The first surprise: we’re all to blame for Adam’s sin. Jewish sources explain that Adam, the first man, contained the souls of every man, woman and child who’d come after him – currently seven billion odd people. Now, here’s the thing: before chowing down on the forbidden fruit, Adam held an internal debate with all the souls he contained to see whether they wanted him to eat it or not.

Forbidden fruit.

The second surprise: Adam thought he’d be making God happy by eating the forbidden fruit. It’s hard to believe, but the main reason Adam et al. wanted to eat the fruit is precisely because they knew it would make the world a much more complex place for humanity to live in. Sure, they were living in the Garden of Eden, with no war, no illness, abundant food, peace, happiness – in short, paradise on earth – but Adam felt like life was a bit too easy. Where was the spiritual challenge when God was literally giving him everything on a plate? Adam decided that he wanted to show God that he was a serious spiritual striver, willing to serve God in even the most challenging and dark circumstances. Bizarrely, he thought that would make God really happy, but as he found out afterward, he completely miscalculated.

The original snake.

The third surprise: The original snake had legs and could talk.
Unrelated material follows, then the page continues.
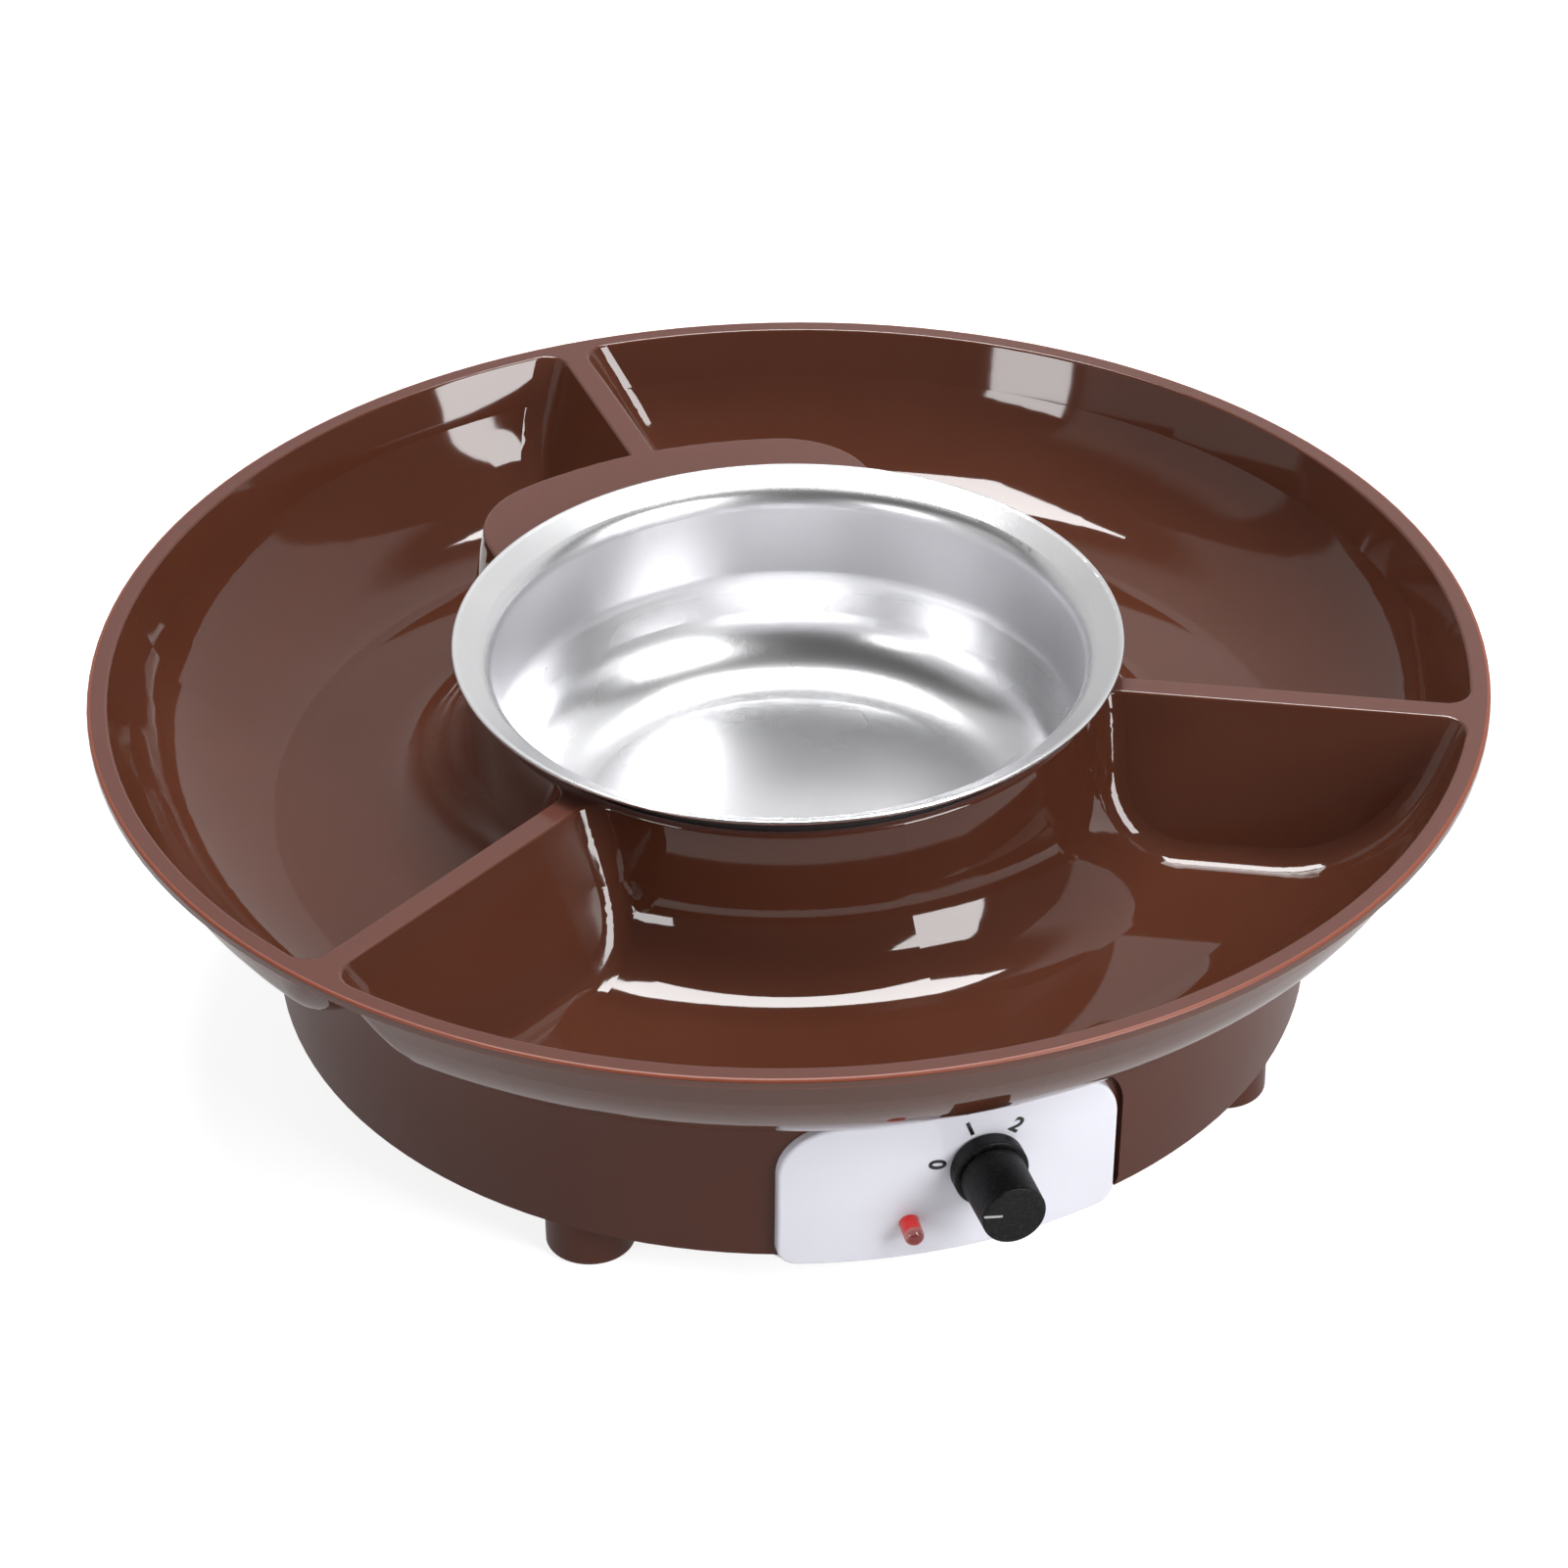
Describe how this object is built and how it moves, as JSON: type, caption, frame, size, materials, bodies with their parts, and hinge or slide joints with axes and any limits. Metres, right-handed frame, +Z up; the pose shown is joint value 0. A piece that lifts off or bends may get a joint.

God stripped the snake of its legs as part of its punishment for enticing Eve to sin, but that first snake was nothing like the slithering suckers we’ve got these days. First of all, it could talk. Second, it walked upright, and it looked far more like a human being than a reptile. And lastly, it was the embodiment of evil in the world. Standing up to something that cunning, that clever and that calculating was no easy feat. Its main bargaining chip was that if Adam and Eve ate from the Tree of the Knowledge of Good and Evil, then they’d stop being innocent no-nothings, and they’d be just like God. The human ego being what it is, that argument proved irresistible, and you know the rest of the story.

Fallout from the original sin.

The fourth surprise: We’re still trying to fix the fallout from the original sin, even today. Again, we have to go a bit deeper to understand what exactly it is that humanity still needs to fix, but in a nutshell, you can sum it up like this: human arrogance and thinking that we know better than God. God didn’t want to create a world where people suffer and where our spiritual essence and Divine connection would be covered over by so many layers of physicality and materialism that millions of people would forget they even had a soul in the first place.

God created the world and people to give them unlimited good. He had just one rule for the first couple: don’t eat from that tree! And they (we) blew it. They (we) thought we knew better than God and that we were intellectually on a par with our Creator.

So, how do we fix all this? In his book ‘The Garden of Knowledge,’ which takes an in-depth look at what really happened back in the Garden of Eden, Rabbi Shalom Arush puts it like this: “The correction of the world depends on humility…since mutual respect, peace and harmony all stem from humility.” To put it another way, every time we accept our limitations and try to put God more in the picture, we are taking a huge step towards fixing the original sin.